**Data:**
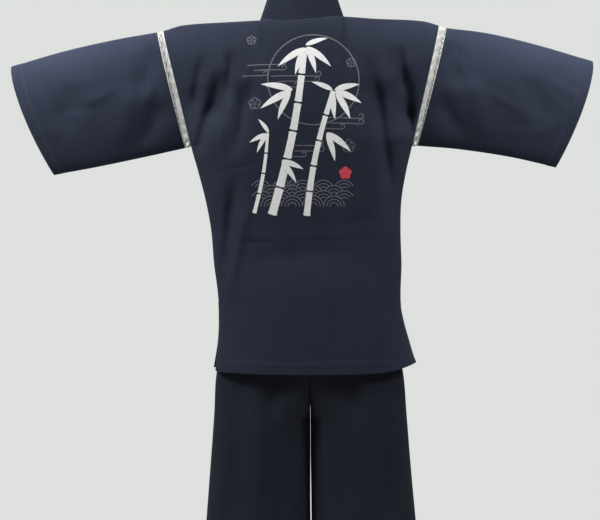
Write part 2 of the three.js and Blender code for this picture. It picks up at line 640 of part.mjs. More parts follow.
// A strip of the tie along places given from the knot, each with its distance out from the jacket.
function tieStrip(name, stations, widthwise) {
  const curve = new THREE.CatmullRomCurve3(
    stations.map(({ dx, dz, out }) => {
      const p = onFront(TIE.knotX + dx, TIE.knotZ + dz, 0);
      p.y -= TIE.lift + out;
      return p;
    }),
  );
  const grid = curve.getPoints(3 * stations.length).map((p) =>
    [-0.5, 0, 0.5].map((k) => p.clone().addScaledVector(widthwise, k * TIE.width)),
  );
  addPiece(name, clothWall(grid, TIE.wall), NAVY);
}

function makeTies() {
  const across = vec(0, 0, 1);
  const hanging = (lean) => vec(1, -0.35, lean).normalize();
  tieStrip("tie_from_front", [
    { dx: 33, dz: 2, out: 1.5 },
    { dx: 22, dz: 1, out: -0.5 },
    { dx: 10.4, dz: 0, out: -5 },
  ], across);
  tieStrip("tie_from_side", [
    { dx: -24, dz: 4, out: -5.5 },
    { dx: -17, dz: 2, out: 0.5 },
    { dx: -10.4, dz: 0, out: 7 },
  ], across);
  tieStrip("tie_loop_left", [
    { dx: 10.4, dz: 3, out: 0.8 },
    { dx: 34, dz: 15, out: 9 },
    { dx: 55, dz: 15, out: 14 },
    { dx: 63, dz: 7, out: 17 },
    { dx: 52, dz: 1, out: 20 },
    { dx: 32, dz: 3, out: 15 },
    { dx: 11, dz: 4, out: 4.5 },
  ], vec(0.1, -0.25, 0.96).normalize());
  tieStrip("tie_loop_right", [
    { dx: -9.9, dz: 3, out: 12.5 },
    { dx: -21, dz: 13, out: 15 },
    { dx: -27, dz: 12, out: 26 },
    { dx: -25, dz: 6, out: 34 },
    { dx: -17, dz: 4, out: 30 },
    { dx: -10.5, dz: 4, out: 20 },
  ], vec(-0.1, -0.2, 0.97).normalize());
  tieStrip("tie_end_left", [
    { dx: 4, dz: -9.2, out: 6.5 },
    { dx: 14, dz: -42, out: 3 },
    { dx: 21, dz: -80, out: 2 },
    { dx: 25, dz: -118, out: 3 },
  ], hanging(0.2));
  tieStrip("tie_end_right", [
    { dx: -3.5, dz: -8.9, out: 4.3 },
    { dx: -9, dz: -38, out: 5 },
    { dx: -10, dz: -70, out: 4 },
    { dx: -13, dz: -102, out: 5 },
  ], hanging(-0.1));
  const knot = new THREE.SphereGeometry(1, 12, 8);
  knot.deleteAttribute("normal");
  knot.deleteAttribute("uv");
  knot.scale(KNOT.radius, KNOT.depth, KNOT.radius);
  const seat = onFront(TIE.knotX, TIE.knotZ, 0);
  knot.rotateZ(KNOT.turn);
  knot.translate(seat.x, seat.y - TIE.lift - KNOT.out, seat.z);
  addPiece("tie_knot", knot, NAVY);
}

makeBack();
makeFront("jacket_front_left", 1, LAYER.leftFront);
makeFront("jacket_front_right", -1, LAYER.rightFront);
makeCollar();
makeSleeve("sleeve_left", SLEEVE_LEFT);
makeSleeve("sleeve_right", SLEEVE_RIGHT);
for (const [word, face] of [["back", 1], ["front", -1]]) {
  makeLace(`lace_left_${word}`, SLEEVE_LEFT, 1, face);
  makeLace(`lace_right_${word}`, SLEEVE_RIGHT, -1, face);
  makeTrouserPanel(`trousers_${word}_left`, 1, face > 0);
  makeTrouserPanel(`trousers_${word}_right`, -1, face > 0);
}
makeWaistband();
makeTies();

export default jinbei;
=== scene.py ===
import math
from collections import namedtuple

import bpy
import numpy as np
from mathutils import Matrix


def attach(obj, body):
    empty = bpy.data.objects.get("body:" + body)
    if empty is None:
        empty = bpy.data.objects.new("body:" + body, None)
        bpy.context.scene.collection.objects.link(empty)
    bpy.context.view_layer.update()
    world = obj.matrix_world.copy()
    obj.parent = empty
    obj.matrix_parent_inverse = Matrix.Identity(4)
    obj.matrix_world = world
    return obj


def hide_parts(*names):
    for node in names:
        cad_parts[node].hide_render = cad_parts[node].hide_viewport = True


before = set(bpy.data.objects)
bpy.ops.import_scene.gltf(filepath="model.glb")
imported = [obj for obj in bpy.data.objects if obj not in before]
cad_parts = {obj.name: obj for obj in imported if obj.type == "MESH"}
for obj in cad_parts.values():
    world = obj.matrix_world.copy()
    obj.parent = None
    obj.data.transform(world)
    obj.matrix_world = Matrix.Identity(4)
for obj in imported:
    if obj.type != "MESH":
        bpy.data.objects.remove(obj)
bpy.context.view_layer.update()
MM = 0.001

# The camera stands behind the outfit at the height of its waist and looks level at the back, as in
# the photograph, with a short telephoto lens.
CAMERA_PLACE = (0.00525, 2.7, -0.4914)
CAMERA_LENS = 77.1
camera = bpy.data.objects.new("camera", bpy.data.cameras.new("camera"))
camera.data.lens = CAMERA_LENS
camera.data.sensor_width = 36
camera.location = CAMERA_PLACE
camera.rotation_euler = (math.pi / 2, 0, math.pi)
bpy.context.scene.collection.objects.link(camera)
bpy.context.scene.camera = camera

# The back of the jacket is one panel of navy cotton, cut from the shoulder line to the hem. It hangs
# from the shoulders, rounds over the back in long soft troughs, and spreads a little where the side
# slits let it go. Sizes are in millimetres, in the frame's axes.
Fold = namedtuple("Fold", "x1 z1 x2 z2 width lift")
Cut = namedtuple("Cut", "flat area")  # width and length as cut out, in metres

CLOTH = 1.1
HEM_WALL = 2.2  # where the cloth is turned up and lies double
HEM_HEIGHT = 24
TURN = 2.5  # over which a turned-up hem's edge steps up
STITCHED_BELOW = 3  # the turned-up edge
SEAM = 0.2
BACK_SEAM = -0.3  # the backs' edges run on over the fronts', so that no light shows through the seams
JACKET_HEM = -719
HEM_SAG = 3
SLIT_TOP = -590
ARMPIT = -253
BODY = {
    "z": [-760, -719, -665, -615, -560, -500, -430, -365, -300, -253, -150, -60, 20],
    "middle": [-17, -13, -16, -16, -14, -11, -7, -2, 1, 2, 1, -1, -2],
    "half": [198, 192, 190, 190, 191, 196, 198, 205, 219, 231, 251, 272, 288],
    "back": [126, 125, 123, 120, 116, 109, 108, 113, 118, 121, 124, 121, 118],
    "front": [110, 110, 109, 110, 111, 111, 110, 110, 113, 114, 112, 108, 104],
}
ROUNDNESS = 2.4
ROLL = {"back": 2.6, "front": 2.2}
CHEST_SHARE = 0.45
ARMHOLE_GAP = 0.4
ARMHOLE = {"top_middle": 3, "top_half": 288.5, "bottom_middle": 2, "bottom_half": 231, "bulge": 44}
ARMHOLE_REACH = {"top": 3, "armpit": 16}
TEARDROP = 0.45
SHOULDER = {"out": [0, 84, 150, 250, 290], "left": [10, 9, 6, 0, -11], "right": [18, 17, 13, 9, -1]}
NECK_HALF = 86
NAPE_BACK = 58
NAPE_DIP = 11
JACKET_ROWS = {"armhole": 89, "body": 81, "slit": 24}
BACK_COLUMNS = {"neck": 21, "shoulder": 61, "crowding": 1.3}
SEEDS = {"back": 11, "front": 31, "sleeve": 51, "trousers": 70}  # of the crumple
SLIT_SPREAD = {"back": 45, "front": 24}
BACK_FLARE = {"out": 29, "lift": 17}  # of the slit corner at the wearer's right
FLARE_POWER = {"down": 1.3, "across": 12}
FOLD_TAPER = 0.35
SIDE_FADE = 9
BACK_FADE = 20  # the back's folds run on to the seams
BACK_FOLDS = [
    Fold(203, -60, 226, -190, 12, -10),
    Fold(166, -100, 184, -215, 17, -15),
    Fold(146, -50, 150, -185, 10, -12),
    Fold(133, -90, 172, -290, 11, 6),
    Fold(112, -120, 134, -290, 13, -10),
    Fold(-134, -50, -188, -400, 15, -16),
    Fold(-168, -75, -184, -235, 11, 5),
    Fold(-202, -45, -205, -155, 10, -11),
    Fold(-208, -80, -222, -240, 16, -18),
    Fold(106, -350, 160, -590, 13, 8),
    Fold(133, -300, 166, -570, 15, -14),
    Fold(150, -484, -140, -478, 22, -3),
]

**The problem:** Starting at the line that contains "makeBack();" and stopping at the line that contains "before = set(bpy.data.objects)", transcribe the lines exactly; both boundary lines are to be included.

**Task response:**
makeBack();
makeFront("jacket_front_left", 1, LAYER.leftFront);
makeFront("jacket_front_right", -1, LAYER.rightFront);
makeCollar();
makeSleeve("sleeve_left", SLEEVE_LEFT);
makeSleeve("sleeve_right", SLEEVE_RIGHT);
for (const [word, face] of [["back", 1], ["front", -1]]) {
  makeLace(`lace_left_${word}`, SLEEVE_LEFT, 1, face);
  makeLace(`lace_right_${word}`, SLEEVE_RIGHT, -1, face);
  makeTrouserPanel(`trousers_${word}_left`, 1, face > 0);
  makeTrouserPanel(`trousers_${word}_right`, -1, face > 0);
}
makeWaistband();
makeTies();

export default jinbei;
=== scene.py ===
import math
from collections import namedtuple

import bpy
import numpy as np
from mathutils import Matrix


def attach(obj, body):
    empty = bpy.data.objects.get("body:" + body)
    if empty is None:
        empty = bpy.data.objects.new("body:" + body, None)
        bpy.context.scene.collection.objects.link(empty)
    bpy.context.view_layer.update()
    world = obj.matrix_world.copy()
    obj.parent = empty
    obj.matrix_parent_inverse = Matrix.Identity(4)
    obj.matrix_world = world
    return obj


def hide_parts(*names):
    for node in names:
        cad_parts[node].hide_render = cad_parts[node].hide_viewport = True


before = set(bpy.data.objects)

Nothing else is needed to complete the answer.